Negociadores brasileiros usaram a ameaça chinesa como argumento para convencer o governo de Donald Trump a recalibrar sua relação com o Brasil e iniciar um diálogo, após meses de tensão e uma escalada nos ataques contra o país.
O UOL obteve com exclusividade documentos preparados pelo setor privado brasileiro e que foram usados como base em reuniões no Departamento de Comércio, no Escritório de Comércio dos EUA (USTR), no Departamento do Tesouro e no Departamento de Estado.
O trabalho nos bastidores foi considerado como fundamental para reabrir o diálogo entre os dois países. Empresários brasileiros ainda coordenaram suas posições com o governo Lula, principalmente com o vice-presidente, Geraldo Alckmin.
A ofensiva levou Trump a aceitar dialogar com Lula e, depois de um breve encontro na ONU em setembro, os dois líderes realizaram uma chamada telefônica por 30 minutos na última segunda-feira.
Um dos trunfos, segundo negociadores, foi o argumento chinês. O que o Brasil alegou é que, com as tarifas contra os produtos nacionais, os EUA aumentariam sua dependência justamente em relação ao seu maior rival: a China.
Conforme os dados apresentados pelos brasileiros, a China é o principal concorrente de quase metade — 48,5% — dos produtos industriais que o Brasil exporta para os EUA. Esses bens, atualmente, sofrem uma tarifa adicional de 40% imposta pelo governo Trump.
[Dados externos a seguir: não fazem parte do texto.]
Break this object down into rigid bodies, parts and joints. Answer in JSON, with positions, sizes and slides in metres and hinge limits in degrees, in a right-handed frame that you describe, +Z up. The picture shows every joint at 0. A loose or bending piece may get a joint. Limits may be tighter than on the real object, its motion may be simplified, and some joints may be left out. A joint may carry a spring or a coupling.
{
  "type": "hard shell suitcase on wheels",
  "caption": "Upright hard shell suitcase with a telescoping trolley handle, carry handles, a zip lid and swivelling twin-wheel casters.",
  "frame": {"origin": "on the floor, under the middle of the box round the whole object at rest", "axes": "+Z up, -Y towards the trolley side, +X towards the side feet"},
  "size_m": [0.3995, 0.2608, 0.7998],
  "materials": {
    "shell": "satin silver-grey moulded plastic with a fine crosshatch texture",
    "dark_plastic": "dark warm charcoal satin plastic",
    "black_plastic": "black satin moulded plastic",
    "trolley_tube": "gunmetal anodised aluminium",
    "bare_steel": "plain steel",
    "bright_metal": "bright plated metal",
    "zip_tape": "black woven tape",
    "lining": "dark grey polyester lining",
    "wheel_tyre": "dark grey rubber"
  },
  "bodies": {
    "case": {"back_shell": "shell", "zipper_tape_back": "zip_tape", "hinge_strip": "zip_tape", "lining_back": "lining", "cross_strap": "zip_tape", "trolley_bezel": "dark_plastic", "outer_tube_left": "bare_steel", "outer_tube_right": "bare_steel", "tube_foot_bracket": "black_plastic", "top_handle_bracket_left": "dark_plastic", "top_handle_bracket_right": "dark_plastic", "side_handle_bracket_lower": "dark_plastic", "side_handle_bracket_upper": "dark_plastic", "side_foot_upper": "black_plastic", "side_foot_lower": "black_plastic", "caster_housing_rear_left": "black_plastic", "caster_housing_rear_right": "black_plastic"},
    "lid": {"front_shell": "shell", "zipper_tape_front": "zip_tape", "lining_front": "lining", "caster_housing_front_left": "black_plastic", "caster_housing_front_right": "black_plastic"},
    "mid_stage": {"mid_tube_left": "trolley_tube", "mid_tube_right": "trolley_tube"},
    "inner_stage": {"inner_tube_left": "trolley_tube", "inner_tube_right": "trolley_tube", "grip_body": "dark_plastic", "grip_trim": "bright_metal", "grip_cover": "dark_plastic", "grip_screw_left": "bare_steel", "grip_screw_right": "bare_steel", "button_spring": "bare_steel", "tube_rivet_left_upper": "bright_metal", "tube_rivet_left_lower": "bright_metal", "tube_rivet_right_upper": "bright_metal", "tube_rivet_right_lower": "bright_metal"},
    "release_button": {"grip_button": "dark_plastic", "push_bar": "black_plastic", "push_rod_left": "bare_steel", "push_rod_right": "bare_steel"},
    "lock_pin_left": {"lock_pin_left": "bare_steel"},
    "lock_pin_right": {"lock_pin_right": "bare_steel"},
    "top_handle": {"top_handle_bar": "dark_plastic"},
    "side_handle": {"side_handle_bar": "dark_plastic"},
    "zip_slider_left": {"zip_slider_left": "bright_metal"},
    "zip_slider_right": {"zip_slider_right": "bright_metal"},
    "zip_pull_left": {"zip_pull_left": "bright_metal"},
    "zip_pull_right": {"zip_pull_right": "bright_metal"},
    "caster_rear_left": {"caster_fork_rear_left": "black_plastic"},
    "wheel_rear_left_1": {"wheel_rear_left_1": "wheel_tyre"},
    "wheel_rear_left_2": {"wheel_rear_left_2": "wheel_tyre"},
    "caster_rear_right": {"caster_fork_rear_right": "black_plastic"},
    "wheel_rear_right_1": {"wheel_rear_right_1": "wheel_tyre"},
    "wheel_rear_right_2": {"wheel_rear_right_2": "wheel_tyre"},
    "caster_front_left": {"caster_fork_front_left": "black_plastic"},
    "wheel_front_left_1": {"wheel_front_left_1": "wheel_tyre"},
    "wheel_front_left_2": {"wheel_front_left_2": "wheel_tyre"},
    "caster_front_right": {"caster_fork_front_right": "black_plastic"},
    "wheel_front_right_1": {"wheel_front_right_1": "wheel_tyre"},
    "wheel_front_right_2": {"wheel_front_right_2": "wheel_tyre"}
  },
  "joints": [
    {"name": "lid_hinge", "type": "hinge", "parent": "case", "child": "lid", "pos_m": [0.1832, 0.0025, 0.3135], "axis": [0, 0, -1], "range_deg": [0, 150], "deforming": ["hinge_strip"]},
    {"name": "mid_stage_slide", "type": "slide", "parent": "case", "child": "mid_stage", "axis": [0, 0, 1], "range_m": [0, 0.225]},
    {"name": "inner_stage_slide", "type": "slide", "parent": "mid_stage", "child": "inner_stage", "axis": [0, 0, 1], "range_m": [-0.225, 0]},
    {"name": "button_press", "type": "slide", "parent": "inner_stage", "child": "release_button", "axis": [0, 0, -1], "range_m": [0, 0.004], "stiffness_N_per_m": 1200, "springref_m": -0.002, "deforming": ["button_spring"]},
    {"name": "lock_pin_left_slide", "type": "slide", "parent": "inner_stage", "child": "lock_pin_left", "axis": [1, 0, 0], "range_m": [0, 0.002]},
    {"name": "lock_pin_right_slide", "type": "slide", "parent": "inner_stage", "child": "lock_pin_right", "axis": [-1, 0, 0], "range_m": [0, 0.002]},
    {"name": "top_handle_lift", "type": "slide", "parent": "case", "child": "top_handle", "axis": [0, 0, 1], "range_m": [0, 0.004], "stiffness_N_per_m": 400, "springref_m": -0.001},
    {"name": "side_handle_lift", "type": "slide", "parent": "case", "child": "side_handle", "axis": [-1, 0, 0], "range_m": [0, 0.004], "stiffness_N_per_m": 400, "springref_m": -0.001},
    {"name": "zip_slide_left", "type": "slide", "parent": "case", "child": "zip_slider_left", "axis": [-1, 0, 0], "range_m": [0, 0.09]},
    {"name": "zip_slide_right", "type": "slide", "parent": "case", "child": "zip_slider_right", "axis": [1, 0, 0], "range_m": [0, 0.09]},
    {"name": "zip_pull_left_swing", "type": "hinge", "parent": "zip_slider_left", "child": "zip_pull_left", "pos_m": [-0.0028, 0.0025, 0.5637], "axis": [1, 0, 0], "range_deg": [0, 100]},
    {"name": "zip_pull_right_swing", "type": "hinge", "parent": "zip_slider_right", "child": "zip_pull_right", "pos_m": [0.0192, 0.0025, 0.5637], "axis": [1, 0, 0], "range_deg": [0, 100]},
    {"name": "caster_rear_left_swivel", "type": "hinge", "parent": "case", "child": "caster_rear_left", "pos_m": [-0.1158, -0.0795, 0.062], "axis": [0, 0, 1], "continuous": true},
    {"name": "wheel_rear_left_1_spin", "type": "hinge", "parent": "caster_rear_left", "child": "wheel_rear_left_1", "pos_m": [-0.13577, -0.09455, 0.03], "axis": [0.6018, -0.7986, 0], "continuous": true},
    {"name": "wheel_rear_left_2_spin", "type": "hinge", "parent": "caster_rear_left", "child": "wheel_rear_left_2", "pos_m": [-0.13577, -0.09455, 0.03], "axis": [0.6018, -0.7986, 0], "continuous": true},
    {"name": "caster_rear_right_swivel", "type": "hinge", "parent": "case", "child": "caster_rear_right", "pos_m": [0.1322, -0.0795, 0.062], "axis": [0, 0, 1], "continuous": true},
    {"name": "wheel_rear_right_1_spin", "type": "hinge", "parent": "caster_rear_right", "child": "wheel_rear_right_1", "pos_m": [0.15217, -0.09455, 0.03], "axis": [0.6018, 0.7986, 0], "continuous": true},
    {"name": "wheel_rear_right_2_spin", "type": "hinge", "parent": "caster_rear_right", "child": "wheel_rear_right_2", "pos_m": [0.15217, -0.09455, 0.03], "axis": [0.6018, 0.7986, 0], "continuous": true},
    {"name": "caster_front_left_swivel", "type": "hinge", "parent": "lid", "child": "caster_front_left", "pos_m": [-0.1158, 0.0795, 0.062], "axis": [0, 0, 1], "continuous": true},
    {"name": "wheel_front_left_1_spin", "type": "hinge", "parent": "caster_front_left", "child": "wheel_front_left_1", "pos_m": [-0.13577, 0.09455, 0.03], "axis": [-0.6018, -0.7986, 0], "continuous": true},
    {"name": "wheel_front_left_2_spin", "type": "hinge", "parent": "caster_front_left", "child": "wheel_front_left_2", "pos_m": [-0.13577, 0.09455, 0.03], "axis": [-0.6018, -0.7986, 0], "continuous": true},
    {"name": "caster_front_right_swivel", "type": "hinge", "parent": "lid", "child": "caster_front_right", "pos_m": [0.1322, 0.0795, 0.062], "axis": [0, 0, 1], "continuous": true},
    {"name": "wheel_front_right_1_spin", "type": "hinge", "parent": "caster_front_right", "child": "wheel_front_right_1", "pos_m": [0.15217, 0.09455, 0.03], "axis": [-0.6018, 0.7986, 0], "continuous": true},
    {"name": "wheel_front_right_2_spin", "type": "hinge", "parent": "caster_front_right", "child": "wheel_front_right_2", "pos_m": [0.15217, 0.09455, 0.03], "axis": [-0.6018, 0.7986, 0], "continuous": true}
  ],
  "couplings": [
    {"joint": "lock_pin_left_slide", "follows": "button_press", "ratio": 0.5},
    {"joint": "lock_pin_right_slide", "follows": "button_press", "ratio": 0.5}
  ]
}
O resultado, segundo o argumento, é de que as tarifas contra o Brasil irão aumentar o déficit comercial dos EUA e a dependência das cadeias de suprimentos chinesas. Em alguns setores, essa substituição prejudicaria diretamente as subsidiárias americanas que operam no Brasil.
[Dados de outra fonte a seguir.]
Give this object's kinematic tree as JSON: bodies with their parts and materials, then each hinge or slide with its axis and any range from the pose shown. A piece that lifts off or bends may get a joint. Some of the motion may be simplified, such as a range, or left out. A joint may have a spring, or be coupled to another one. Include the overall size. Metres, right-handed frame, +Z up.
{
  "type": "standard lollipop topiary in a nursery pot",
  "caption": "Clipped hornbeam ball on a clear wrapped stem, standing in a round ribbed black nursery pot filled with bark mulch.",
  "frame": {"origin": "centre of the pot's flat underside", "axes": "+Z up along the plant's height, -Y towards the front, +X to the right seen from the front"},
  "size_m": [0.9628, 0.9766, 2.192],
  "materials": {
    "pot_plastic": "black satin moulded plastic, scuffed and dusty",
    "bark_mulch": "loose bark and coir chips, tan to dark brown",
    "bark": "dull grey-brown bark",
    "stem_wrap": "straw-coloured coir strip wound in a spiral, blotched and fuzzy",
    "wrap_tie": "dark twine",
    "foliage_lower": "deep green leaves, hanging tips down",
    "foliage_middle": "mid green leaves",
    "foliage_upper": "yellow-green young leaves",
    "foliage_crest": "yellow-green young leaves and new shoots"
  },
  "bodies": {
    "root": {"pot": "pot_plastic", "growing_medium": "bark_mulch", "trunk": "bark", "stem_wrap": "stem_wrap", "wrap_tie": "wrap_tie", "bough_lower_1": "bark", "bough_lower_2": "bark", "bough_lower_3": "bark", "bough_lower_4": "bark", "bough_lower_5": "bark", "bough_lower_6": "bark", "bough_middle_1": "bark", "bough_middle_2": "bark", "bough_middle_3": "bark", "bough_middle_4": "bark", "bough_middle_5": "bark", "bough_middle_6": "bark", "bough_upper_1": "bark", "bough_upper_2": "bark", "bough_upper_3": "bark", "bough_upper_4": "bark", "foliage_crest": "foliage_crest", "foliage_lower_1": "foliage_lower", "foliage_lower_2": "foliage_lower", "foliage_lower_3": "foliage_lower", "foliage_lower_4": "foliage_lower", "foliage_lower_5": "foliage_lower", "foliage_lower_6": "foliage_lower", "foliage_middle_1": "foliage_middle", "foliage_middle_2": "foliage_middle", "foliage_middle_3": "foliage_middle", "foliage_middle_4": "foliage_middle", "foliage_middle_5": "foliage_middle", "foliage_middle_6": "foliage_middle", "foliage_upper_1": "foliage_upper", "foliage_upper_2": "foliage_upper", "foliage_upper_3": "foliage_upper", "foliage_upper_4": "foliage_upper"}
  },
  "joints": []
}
O argumento foi ainda de que, em contraste, importar certos produtos do Brasil apoia as empresas norte-americanas, ao mesmo tempo que promove os interesses econômicos e estratégicos dos EUA.
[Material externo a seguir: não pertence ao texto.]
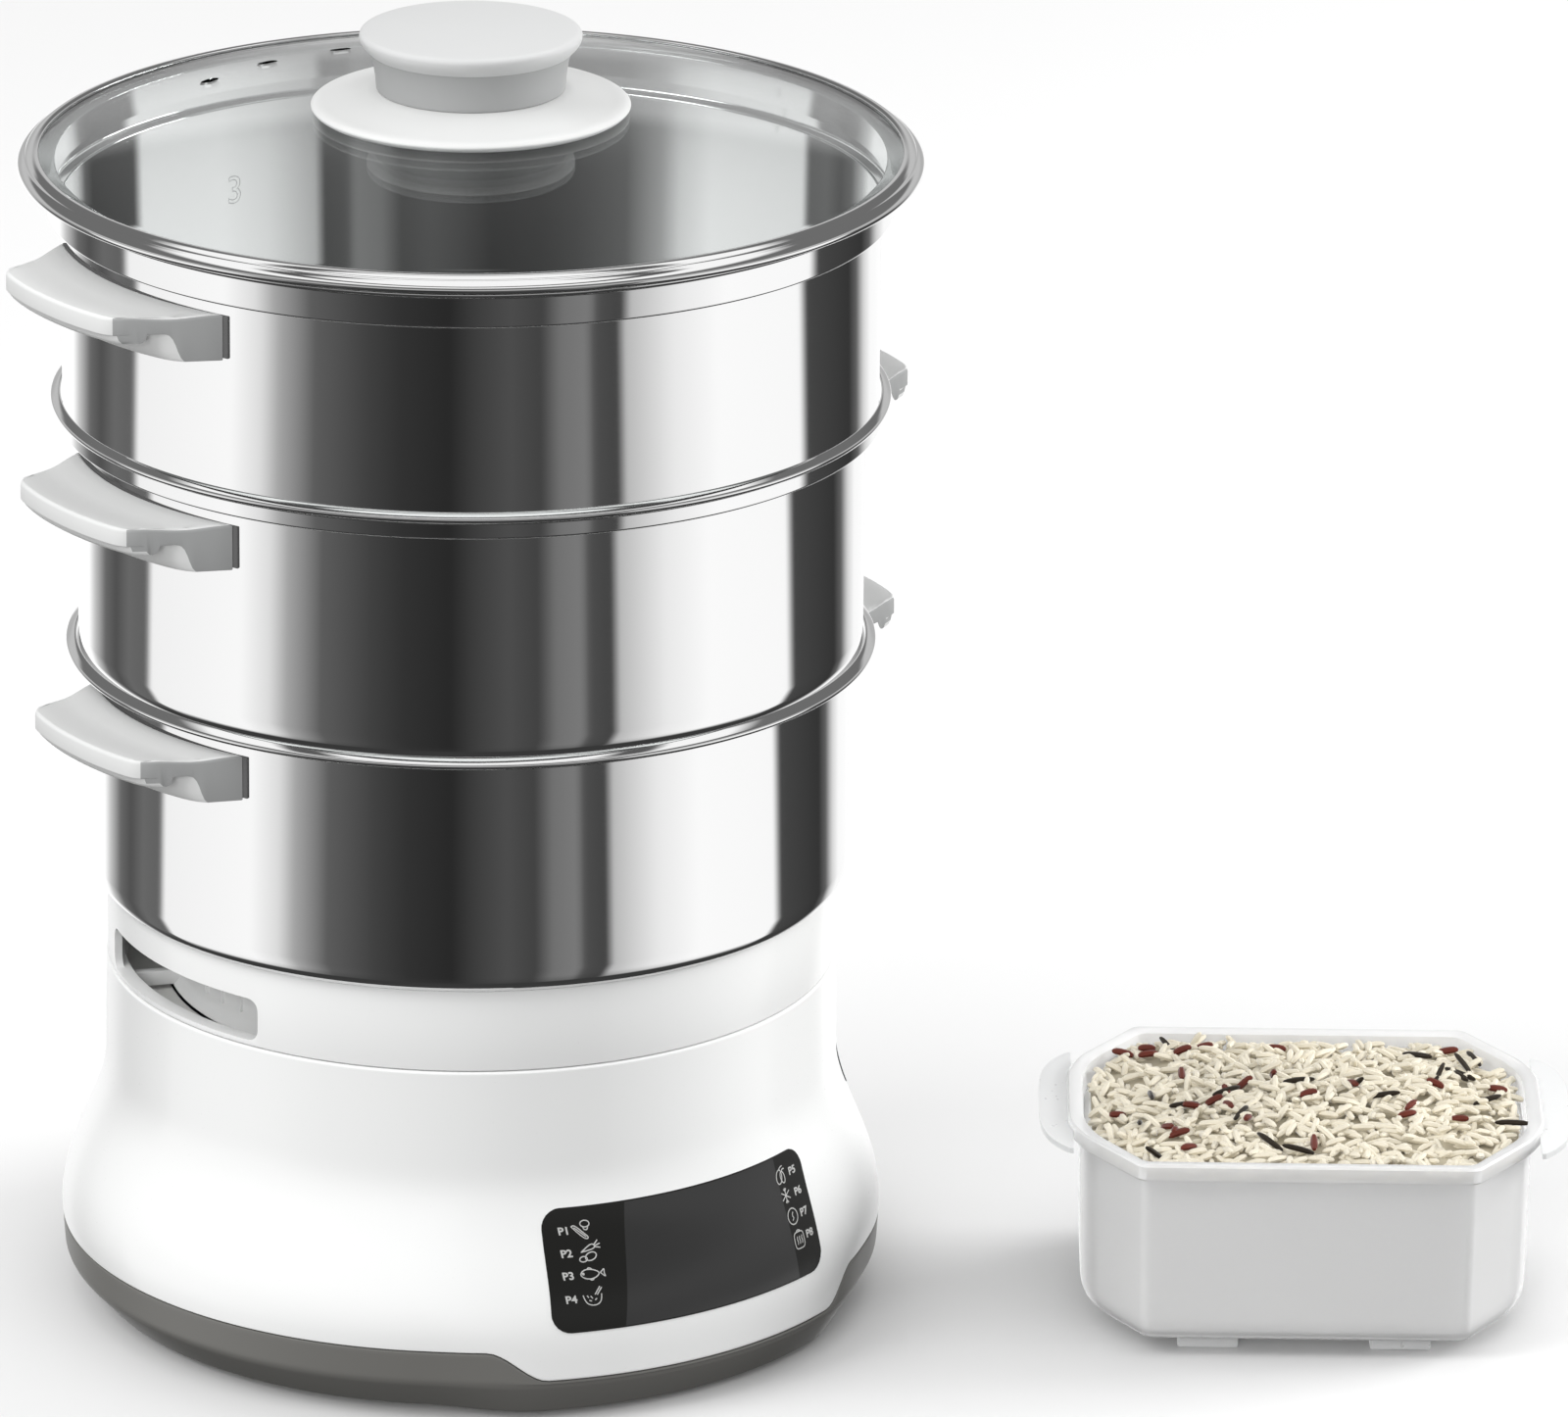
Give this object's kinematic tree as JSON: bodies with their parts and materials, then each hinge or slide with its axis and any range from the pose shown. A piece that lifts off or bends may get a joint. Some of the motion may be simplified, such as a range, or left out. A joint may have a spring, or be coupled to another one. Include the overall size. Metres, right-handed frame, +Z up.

No governo Trump, a China é considerada como a maior rival para os interesses norte-americanos. Marco Rubio, que irá liderar as negociações com o Brasil, chegou a alertar ao Congresso dos EUA que a China é “o maior desafio existencial na história dos EUA”, superando até mesmo a URSS durante a Guerra Fria.
Em reuniões com diplomatas brasileiros ainda antes das eleições de 2024, assessores de Trump explicaram que o novo governo não iria tolerar uma ampliação da influência chinesa na América Latina.
Competitividade
Os negociadores brasileiros ainda apresentaram outro argumento ao governo Trump, apontando que a importação de bens nacionais ajudaria a indústria dos EUA a ser competitiva no mercado internacional.
Os dados apontaram que empresas norte-americanas dependem de fornecedores brasileiros para insumos ou bens complementares essenciais à sua competitividade em setores nos quais os EUA buscam promover investimentos e empregos, como baterias, semicondutores, aço e utensílios domésticos.
A tese dos brasileiros foi de que desenvolver fornecedores alternativos em outros lugares levaria tempo, deixando as empresas norte-americanas expostas a custos mais altos e menor competitividade.
Um dos exemplos usados foi o óxido de nióbio. O produto brasileiro representa 93% de toda a importação norte-americana e é usado para a fabricação de chips, eletrônicos e baterias. Outro exemplo é o hidróxido de alumínio brasileiro, que ocupa 47,5% da importação dos EUA e que é central para o setor farmacêutico, cosmético e químico.
Já madeira de coníferas do Brasil representa 45,3% de toda a importação norte-americana e tem um papel importante na construção, celulose e móveis.